Stanley
Brouwn
Stanley Brouwn (b. 1935 in Paramaribo, Suriname; d. 2017 in Amsterdam) emigrated to the Netherlands in 1957. His Action-based art was characterized by a rigorous conceptual approach and he became one of the most important representatives of the international Fluxus movement during the 1960s. In 1960 Brouwn began working on the now legendary series This Way Brouwn, which consisted of him asking random passers-by for directions, then stamping their drawn maps with the words “This Way Brouwn.” Stanley Brouwn came to Berlin as a fellow of the DAAD Artists-in-Berlin Program in 1972, but had made his very first appearance as an artist in the city many years earlier—at the opening of René Block’s avant-garde gallery on October 27, 1964. On that evening, however, the attendees did not meet the enigmatic artist in person: with no knowledge of the city and unable to speak German, Brouwn was walking through the streets of Berlin, asking the guests via walkie-talkie to direct him to the gallery in the Schöneberg district. The path he traced through the city—like a “human pencil”—was the immaterial result of the Action. In 1969 Brouwn performed further Actions in the city under the heading This Way Brouwn, and the resulting drawings of routes followed were presented in solo exhibitions at Galerie René Block in 1969 and 1970.

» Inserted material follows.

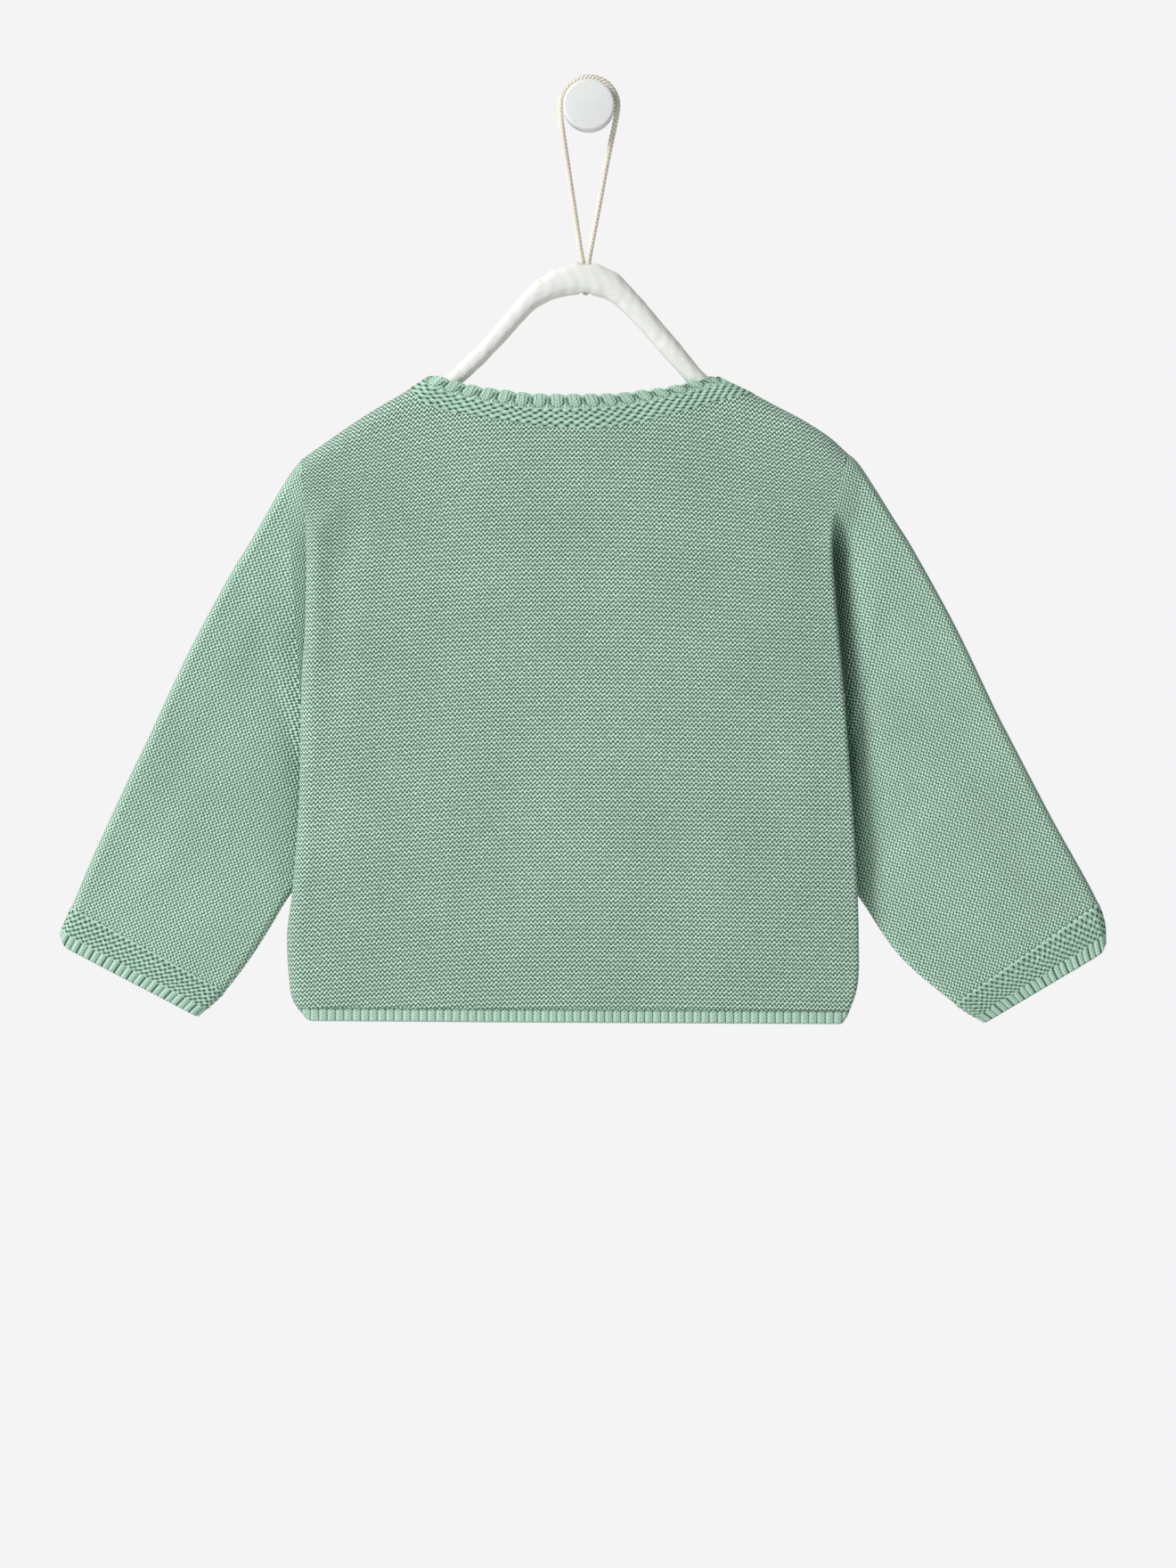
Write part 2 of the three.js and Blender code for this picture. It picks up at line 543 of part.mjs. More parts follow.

Brouwn’s extremely reduced texts, numerical works, and metric objects deal with spatial locations, distances between places, and the contradiction between standardized dimensions and subjective units of measurement. Nothing is documented or narrated, however: Brouwn translates the underlying or even just imagined experience into a cryptic, minimalist language of forms and symbols. He did not allow his performative and installation-based works to be photographed or reproduced, and provided no information about his own biography. He wanted his exhibitions to be experienced physically and then to disappear undocumented, and he himself declined to be photographed. In his art and in his life, Brouwn rejected representation in favor of maximum presence. Movement formalized around the individual became the universal material of his artistic practice; this was above all manifested in the form of artist’s books in which, for him, topicality coincided with media documentation. His first book was published in 1970. Entitled 100 this-way-brouwn-problems for computer I. B. M. 360 model 95, it lists questions to be posed to a computer, beginning with the command: “1 – show Brouwn the way in all cities, villages, etc. on earth from point x to all other points in that [sic] cities, villages etc.”—a task that is too complex even for a computer to perform and reveals the endless possible variations implicit in his long-term project This Way Brouwn. In Brouwn’s art, everything revolves around the idea that “We walk on planet Earth,” but underlying the seemingly dry, restrained aesthetic is a universalist notion focused on the continuum of experience.
In 1972, the year of his DAAD fellowship, Stanley Brouwn took part in documenta 5, curated by Harald Szeemann, where his work was included in the section “Individual Mythologies”; he also took part in documenta 6, 7, and 11. The Neues Museum Weserburg in Bremen presented Brouwn’s artist’s books in 2006, and in 2014 the Haubrok Collection mounted a comprehensive solo show at its FAHRBEREITSCHAFT exhibition space in Berlin. With the aid of the This Way Brouwn drawings, it may still be possible to trace Brouwn’s paths through the former West Berlin.